We were promised beautiful live music, and we certainly got that. Also some fabulous BBQ, beautiful young people and great food. Many people arrived from Santiago to spend National Day there. We were able to spend a little more time with the Jugo family, who were staying at the Resort facilities on the grounds of the Marina, while working on their boat where their BBQ gave us a chance to talk with their children who speak perfect English as did all the young people we met.“
Most South Americans regard sailing as a summer activity (the summer season starts soon after Christmas and ends in March). In Chile, a boat is a highly-taxed luxury item, only purchased after the home and the pastoral cottage. People who have the wealth to own a vessel keep their boats in Puerto Montt, at the northern end of Patagonia, and travel from their homes in Santiago for the sailing season.
We spent two National Days moored outside the city of Castro, the main city of Chiloé. We went into town for the day and saw the quiet pride in the culture of folk dancers, the Volunteer Fire Brigade dressed in brilliant red, and a brass band.

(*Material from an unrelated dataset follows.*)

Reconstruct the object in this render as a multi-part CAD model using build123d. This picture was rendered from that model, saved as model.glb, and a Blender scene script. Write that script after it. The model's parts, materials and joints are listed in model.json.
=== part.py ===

Each National Day we flew a huge Chilean flag and decorated the inside of the boat in case someone stopped by.
We visited the ornate wooden cathedral, a nautical museum with various wooden artifacts from the colonial period, and enjoyed the craftsmanship and hand-knitted articles in the Craft Arcade. We dined in the waterfront restaurant, on its palafito pilings, complete with pelicans waiting to seize on seafood scraps donated by the many restaurateurs.
Adjacent to Chiloé are numerous smaller islands, which share the Chiloté culture and history. During our first visit to nearby tiny Quehui Island, we were impressed by the UNESCO-protected church with its guitarist and the entrepreneurial spirit of Ignacio, a local who led us on a tour. During the second visit, we belatedly realized that we had visited the same church and spent time with Ignacio in 2007. In a silly attempt to save disc space on our computer, all of our photos from 2007 were reduced to low-resolution. We were happy to take new photos of the church, the wooden image of the crucifixion, and of Ignacio, who had not changed in the intervening years. Only I had changed!
Visiting Mechuque Island is a high point of any trip to Chiloé. Although it has changed somewhat due to an influx of mostly Chilean tourists, it was practically deserted when we were there and we had plenty of space in the nearby anchorage. Large restaurants had been readied with immaculate white tablecloths, and caterers were ferrying quantities of fresh lamb into the kitchens from the narrow (unchanged) stone allies. The bridge was still there, the blue wooden church, the wooden hand-crafted sign, the boats hauled out for low tide, and the waterfront with its blue, yellow and red structures and green fish boat. This time we missed the oxen pulling a plough in the middle of town and the teacher leading his students in a vigorous calisthenics display. In leaving the anchorage, I pulled up a vast number of weeds, which had to be harried off the anchor with a sickle.
The town of Quellón, at the southern tip of Chiloé, is the southernmost point of the Panamerica Highway. It hosts numerous fish boats and larger vessels carrying salmon from the vast numbers of fish-farms within Patagonia. When we were there, we found a wonderful wood-working shop with two artisans crafting incredible wooden portraits of the villages, with their UNESCO-protected churches at the center of the life of the surrounding parishes. We bought one for our friend Ed Keeling, for his 85th birthday. Ed is no longer with us, but his wife Kathleen continues to treasure this artwork.
In 2007, we approached Quellón from the south and sat in the cockpit during the passage over the Gulf of Corcovado to Quellón. A friend had told us to keep a sharp watch as Blue whales had started calving in the Gulf. Larry and I both saw some spouting in the distance, but we had forgotten about it when I looked past Larry’s left shoulder to see a huge dark form rise, dive back down, and its tiny tail-fluke quickly disappear into the cold blue waters. By the time Larry looked around, only the whirlpool of the whale’s escape remained to mark the event.
On this visit, we departed Chiloé heading north to Valdivia by traversing the Canal de Chacao, separating the Island from the mainland. A project to build a bridge from Chiloé Island to the mainland, that was initially proposed in 1972, has finally begun and we were interested to see bridge supports placed in both the north and south ends of the project. The strong tidal current, which allowed us to zoom along much faster than usual, has bedeviled the Ministry of Public Works in formulating plans for building the bridge. Many tourists and foreigners worry that a highway to the mainland will ruin the unique character of the place, but the inhabitants are keen to link up with the mainland.